---------- DATA FOR PROCESSING

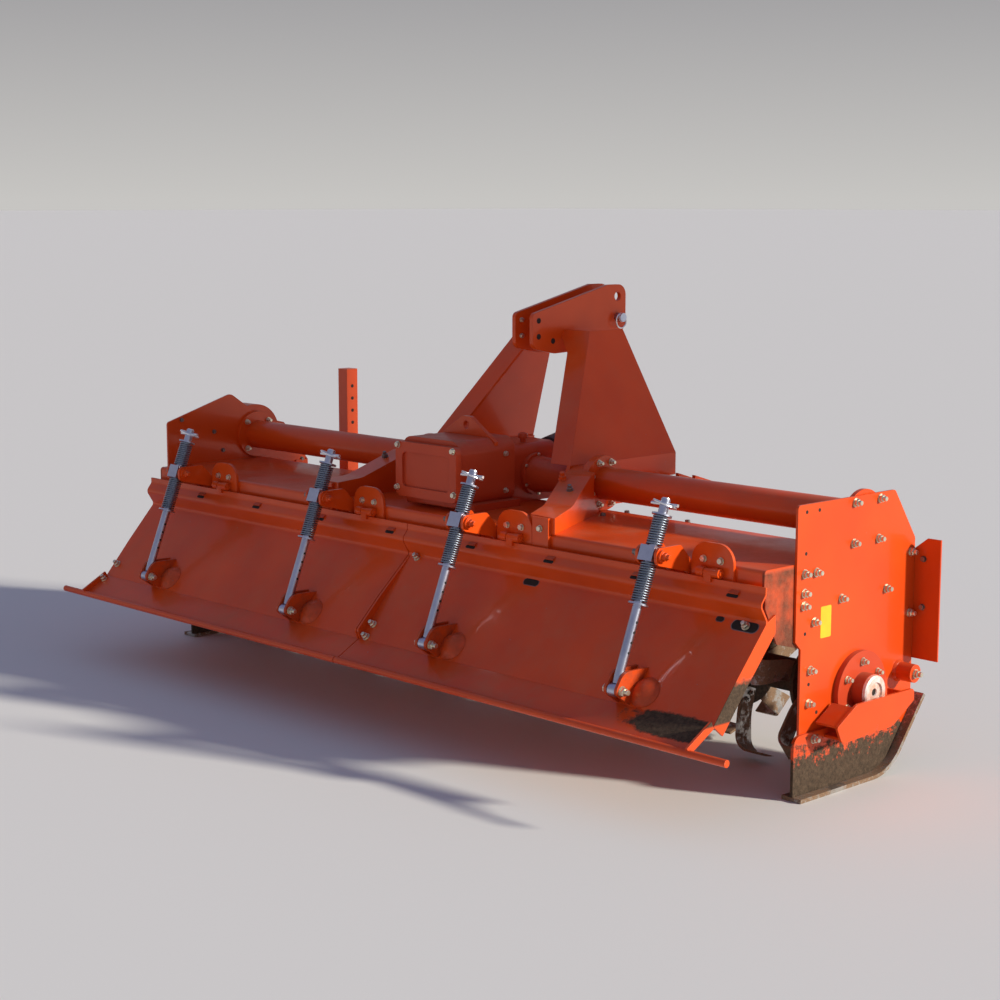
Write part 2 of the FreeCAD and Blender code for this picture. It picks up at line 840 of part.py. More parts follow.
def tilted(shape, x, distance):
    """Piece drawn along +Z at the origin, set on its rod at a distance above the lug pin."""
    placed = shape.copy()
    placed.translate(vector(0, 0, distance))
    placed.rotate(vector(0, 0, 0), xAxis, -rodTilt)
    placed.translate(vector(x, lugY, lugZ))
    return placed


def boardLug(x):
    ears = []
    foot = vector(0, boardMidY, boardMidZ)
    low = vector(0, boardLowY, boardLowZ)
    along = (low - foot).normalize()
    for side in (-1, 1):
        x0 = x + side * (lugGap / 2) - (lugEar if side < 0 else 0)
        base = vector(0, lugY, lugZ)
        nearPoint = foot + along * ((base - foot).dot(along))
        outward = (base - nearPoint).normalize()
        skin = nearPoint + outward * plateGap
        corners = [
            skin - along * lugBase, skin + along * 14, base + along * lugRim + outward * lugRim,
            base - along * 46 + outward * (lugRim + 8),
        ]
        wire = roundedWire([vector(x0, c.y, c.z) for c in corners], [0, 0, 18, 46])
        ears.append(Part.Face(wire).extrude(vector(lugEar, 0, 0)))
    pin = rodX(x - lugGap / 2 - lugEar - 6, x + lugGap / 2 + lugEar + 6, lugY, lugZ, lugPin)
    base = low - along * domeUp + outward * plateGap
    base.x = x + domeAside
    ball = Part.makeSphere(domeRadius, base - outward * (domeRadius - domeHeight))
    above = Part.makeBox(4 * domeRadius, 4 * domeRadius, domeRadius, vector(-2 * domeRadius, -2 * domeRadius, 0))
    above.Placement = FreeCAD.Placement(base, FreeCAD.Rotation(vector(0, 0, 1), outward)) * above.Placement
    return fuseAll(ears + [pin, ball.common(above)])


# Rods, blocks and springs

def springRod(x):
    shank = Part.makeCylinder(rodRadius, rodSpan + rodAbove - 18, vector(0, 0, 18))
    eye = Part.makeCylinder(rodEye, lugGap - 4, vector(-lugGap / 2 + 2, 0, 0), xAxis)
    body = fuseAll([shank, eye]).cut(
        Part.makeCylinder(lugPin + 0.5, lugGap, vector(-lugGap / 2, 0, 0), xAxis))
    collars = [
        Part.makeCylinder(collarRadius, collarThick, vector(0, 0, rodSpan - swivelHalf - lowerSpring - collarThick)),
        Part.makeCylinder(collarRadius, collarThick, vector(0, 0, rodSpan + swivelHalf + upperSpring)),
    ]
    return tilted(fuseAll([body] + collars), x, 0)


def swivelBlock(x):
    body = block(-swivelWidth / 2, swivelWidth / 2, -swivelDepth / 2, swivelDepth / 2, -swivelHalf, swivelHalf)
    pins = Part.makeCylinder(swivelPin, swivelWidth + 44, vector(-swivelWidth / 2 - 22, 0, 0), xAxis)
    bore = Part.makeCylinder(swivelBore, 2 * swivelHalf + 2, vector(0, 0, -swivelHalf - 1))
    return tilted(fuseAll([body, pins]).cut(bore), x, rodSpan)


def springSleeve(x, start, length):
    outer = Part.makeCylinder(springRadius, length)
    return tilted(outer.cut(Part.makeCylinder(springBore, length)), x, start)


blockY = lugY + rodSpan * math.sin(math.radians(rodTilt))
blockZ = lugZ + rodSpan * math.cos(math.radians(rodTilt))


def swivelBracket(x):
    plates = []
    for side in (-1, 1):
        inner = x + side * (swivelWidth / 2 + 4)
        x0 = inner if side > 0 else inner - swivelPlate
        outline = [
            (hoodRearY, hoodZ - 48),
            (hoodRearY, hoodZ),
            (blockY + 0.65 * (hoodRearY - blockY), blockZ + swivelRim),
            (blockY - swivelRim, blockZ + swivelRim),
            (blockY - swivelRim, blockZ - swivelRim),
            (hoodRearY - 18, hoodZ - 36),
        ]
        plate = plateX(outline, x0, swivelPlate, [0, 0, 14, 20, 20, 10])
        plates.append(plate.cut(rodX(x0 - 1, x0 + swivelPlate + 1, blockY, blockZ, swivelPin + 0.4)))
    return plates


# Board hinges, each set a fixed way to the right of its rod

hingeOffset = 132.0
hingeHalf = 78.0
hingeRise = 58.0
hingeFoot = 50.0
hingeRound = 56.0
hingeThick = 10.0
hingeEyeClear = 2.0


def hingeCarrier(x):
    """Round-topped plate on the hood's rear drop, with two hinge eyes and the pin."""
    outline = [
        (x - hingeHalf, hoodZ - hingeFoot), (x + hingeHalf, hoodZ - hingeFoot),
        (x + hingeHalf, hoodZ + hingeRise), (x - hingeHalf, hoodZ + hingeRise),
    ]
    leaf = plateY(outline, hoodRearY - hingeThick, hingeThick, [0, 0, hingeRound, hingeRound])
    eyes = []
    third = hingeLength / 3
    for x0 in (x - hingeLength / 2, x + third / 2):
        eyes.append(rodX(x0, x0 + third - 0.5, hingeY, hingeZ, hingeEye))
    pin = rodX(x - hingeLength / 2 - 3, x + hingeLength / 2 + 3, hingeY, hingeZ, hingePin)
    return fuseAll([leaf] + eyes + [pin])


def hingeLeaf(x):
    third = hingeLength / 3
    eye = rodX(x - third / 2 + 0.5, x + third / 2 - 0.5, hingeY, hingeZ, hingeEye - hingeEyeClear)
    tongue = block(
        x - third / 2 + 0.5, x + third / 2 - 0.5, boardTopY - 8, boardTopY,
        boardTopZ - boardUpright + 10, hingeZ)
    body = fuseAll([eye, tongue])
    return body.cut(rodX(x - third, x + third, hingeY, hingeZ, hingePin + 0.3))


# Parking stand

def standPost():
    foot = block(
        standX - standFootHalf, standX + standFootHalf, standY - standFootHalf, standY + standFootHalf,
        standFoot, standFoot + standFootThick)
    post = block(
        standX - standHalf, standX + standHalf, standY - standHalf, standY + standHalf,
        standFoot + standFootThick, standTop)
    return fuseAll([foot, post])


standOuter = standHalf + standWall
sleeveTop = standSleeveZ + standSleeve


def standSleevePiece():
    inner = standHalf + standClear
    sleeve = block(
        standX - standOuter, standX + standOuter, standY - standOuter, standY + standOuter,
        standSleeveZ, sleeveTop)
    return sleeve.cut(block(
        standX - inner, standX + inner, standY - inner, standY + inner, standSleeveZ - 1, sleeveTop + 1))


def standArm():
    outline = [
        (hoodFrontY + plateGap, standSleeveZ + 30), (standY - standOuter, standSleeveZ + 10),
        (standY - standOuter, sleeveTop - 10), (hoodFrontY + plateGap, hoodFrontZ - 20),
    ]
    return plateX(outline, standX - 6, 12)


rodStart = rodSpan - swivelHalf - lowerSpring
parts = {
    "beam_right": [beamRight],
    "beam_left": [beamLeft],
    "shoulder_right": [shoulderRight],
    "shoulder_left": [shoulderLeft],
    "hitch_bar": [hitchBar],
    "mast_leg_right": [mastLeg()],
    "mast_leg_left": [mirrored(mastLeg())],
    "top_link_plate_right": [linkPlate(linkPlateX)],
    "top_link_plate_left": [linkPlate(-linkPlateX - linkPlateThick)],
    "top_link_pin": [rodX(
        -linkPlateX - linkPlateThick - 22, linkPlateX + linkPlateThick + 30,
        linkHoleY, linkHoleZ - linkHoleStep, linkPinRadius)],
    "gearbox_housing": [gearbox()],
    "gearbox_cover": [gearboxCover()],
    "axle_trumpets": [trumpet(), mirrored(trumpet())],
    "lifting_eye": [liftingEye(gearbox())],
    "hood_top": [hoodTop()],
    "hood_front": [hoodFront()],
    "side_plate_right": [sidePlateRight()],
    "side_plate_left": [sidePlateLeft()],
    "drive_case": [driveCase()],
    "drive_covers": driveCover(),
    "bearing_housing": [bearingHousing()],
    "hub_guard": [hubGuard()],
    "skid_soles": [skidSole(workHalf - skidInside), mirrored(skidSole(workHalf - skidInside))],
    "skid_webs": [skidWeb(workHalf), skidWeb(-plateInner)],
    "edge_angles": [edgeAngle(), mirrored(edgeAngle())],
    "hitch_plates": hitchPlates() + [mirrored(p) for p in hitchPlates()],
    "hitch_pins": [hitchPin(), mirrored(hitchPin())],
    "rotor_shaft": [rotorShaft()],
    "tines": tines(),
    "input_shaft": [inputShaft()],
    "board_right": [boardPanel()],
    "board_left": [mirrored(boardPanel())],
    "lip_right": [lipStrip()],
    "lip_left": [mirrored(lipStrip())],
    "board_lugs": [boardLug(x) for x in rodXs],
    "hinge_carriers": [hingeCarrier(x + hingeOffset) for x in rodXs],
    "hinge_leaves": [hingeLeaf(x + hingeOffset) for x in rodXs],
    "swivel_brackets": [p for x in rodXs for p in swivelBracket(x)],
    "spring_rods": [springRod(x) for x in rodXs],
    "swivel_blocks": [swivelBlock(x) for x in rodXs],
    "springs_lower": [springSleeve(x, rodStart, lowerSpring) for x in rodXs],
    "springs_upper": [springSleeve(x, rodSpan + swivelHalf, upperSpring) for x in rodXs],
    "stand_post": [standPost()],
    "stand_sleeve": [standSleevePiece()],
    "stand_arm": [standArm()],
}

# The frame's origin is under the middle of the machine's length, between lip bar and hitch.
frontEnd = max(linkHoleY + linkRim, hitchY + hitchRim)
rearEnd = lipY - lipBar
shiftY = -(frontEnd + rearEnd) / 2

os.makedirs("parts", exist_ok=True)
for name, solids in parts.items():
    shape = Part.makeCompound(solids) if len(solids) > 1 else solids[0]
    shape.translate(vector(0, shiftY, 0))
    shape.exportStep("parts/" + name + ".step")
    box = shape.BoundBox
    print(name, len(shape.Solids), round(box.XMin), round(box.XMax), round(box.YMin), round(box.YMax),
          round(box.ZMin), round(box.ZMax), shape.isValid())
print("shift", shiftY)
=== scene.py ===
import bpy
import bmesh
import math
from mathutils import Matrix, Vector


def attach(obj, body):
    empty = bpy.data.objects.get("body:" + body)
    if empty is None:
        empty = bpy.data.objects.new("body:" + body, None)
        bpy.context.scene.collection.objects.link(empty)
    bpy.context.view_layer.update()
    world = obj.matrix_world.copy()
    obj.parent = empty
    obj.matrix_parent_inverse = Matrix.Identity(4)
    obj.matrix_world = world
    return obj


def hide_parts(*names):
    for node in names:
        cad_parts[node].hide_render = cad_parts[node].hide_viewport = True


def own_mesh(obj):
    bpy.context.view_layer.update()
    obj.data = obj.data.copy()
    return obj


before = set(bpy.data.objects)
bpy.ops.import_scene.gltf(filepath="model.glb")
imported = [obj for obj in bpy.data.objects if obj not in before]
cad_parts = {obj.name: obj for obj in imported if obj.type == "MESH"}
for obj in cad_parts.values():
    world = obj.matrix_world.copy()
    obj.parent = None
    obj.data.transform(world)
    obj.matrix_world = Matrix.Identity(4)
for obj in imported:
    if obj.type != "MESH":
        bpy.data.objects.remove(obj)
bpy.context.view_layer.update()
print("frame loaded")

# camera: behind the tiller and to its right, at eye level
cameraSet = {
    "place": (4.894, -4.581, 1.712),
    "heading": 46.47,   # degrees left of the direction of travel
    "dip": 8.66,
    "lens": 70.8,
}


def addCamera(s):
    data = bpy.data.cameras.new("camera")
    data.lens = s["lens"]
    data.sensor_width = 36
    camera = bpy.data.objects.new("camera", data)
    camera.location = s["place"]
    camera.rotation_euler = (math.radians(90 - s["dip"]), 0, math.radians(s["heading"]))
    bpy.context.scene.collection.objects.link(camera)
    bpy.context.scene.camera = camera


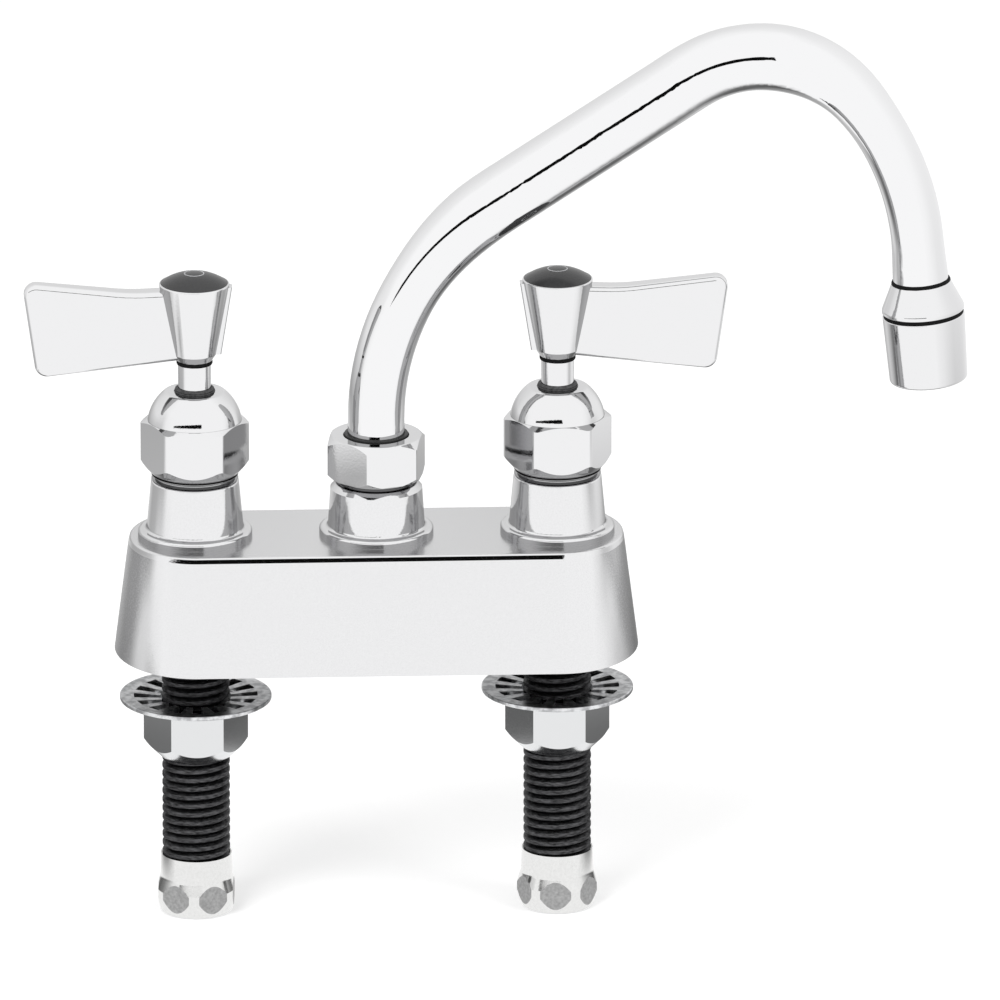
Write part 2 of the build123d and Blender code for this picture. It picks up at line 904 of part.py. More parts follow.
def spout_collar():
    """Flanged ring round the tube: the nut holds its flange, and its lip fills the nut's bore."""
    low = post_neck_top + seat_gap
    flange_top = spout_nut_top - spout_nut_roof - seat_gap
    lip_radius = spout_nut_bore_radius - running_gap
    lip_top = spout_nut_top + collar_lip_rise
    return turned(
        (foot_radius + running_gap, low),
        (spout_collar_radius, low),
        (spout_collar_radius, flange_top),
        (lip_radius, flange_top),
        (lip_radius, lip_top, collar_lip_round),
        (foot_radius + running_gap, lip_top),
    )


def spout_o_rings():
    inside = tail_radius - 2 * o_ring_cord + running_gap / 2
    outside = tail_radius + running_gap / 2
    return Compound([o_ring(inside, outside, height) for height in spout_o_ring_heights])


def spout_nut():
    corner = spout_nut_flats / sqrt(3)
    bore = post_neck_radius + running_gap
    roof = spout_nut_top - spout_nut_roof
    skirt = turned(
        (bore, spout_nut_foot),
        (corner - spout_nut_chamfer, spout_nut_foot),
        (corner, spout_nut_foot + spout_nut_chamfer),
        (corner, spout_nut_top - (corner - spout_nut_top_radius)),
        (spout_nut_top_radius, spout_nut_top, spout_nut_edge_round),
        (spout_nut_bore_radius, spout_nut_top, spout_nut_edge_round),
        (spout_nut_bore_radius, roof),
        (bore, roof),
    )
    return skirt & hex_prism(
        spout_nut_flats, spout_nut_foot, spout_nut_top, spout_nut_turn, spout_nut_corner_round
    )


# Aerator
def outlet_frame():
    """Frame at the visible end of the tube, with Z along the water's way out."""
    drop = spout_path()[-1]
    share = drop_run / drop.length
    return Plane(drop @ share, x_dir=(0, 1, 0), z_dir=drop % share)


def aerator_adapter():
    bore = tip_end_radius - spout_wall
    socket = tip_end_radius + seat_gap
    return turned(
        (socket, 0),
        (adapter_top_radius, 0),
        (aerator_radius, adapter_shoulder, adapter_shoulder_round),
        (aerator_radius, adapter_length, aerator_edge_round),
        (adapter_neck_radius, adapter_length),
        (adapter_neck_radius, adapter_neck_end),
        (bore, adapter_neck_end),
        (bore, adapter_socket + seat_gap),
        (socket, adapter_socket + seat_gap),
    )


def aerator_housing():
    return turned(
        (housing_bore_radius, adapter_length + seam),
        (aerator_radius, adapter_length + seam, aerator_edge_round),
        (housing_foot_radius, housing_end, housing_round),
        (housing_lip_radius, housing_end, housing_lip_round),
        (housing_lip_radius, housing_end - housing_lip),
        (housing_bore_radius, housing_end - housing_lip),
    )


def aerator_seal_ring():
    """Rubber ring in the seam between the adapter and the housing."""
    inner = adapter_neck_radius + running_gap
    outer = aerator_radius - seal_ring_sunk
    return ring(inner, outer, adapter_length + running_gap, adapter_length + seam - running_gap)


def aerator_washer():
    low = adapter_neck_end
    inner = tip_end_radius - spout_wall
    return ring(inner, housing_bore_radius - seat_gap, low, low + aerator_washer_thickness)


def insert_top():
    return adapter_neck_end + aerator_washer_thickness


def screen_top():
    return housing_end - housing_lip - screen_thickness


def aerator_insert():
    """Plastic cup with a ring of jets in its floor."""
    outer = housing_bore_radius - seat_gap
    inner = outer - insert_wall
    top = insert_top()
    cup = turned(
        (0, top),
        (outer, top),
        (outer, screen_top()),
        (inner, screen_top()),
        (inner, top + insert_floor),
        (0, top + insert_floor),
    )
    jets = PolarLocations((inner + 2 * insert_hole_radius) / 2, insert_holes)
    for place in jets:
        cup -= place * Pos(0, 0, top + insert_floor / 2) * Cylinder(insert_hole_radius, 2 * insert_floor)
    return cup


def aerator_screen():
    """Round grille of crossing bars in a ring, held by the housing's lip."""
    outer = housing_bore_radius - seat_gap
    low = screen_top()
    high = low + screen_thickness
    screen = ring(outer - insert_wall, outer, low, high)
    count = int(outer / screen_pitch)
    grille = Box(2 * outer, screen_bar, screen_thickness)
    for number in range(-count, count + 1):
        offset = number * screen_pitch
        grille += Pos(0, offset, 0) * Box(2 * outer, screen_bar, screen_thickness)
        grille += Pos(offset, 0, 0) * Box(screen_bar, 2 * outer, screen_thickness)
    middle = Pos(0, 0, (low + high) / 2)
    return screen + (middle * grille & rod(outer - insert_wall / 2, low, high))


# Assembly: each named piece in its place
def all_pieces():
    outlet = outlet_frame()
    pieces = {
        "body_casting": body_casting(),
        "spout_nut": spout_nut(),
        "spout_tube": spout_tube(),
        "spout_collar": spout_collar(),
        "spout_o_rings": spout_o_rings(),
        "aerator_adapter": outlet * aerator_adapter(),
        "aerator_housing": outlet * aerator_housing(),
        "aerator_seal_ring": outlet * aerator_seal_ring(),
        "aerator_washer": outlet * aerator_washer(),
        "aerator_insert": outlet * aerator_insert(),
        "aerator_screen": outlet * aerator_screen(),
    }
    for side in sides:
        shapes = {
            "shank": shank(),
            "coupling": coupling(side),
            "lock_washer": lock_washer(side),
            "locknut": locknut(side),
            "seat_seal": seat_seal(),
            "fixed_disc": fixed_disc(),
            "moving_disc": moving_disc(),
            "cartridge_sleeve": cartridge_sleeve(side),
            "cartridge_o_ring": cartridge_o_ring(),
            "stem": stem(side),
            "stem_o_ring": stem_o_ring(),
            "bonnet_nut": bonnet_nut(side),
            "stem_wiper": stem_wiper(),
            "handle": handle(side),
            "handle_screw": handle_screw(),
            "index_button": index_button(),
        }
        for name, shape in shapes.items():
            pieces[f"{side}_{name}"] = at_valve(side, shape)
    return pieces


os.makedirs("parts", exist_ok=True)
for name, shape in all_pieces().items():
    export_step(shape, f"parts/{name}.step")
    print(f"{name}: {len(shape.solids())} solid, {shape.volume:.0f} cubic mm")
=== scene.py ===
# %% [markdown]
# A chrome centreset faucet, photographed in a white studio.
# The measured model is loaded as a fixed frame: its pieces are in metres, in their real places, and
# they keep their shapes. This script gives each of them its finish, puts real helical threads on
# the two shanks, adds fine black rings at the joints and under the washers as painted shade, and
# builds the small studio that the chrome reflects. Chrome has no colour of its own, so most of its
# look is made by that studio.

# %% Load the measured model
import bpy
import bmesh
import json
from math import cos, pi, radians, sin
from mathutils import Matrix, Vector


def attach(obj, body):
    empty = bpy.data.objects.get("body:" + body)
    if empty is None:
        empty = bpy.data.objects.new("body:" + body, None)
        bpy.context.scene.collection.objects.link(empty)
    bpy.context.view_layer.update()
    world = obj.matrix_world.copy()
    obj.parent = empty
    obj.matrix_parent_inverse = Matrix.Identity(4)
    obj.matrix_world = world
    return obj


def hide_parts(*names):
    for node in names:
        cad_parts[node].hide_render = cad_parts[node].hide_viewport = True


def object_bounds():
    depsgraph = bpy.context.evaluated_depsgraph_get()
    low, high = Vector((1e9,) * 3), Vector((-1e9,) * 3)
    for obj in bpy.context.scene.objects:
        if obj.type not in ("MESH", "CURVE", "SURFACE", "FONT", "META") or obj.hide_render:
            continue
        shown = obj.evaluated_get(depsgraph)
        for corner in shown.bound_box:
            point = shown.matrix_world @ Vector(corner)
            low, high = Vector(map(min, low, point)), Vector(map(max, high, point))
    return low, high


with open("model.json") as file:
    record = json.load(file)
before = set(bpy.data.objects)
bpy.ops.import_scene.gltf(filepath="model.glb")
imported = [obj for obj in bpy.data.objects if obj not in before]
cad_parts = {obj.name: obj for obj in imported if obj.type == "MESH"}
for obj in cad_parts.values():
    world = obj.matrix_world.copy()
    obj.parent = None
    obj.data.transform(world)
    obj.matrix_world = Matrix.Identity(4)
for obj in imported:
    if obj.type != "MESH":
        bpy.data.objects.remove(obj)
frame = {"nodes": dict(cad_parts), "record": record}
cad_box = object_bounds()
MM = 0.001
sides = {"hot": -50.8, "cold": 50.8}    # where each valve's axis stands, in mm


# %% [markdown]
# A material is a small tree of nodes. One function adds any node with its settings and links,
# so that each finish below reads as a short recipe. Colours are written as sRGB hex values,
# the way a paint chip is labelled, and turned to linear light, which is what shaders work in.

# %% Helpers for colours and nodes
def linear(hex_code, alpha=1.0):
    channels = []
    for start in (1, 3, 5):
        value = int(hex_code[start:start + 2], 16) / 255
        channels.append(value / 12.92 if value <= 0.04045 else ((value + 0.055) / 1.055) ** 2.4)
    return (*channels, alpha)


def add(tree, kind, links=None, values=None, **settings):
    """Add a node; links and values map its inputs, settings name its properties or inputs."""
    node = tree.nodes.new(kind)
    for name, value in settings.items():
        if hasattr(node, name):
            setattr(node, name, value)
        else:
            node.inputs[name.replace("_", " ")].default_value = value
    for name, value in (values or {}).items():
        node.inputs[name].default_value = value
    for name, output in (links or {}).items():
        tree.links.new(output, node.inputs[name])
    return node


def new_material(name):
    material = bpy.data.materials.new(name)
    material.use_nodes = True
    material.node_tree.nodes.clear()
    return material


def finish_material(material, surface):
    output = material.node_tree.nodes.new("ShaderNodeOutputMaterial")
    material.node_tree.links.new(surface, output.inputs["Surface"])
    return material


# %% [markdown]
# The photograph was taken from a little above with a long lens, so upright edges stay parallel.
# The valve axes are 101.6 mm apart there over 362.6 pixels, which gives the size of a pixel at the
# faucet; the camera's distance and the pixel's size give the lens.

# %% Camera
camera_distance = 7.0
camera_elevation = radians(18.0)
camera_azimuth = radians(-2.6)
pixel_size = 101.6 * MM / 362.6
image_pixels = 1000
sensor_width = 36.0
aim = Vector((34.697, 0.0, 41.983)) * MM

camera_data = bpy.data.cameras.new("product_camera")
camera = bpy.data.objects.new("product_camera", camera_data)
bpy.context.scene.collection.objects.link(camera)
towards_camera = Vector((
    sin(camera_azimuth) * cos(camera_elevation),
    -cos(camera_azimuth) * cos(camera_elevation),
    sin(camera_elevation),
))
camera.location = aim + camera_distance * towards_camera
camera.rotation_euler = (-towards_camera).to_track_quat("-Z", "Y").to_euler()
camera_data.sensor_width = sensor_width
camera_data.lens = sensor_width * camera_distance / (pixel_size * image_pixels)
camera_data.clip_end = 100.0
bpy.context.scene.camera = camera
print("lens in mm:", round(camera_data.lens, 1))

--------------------

[TASK REQUIREMENTS]: Only the lines from the first line of the records through the line containing "return placed" should be repeated, exactly as they appear.

[RESULT OF THIS TASK]:
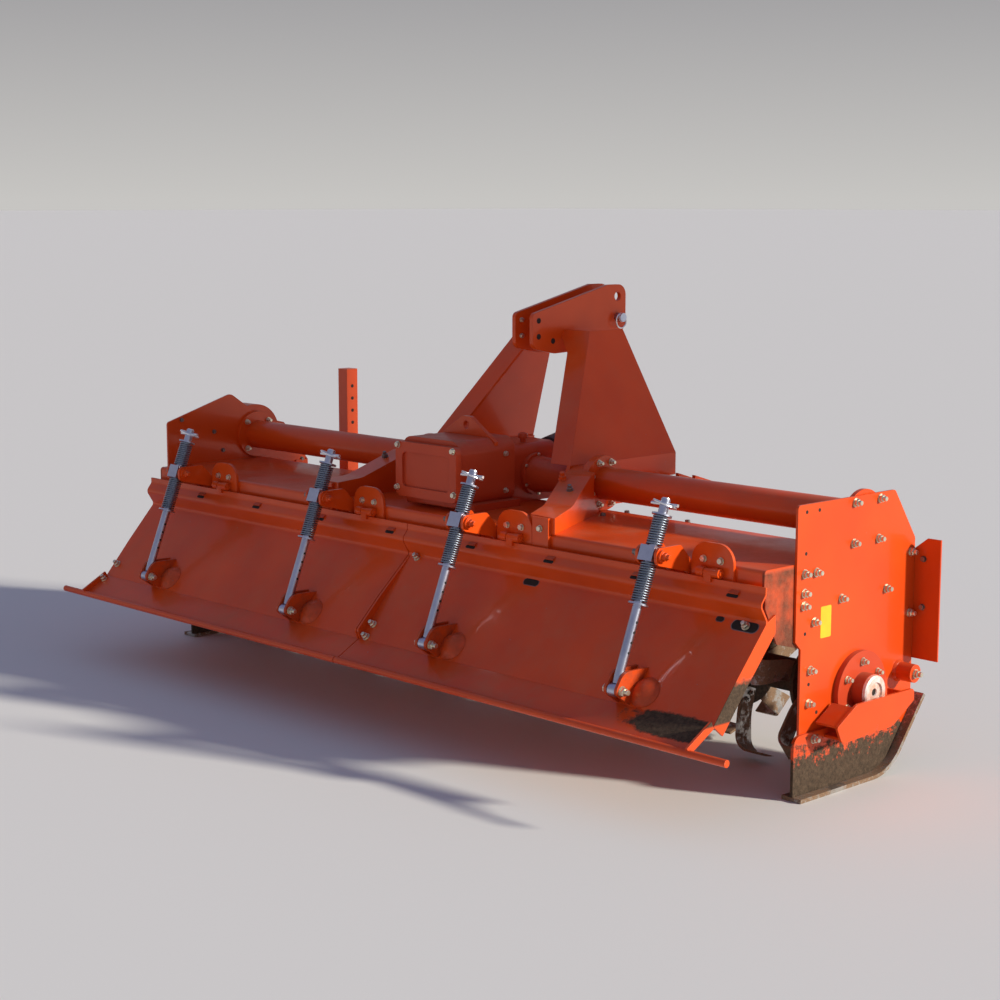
Write part 2 of the FreeCAD and Blender code for this picture. It picks up at line 840 of part.py. More parts follow.
def tilted(shape, x, distance):
    """Piece drawn along +Z at the origin, set on its rod at a distance above the lug pin."""
    placed = shape.copy()
    placed.translate(vector(0, 0, distance))
    placed.rotate(vector(0, 0, 0), xAxis, -rodTilt)
    placed.translate(vector(x, lugY, lugZ))
    return placed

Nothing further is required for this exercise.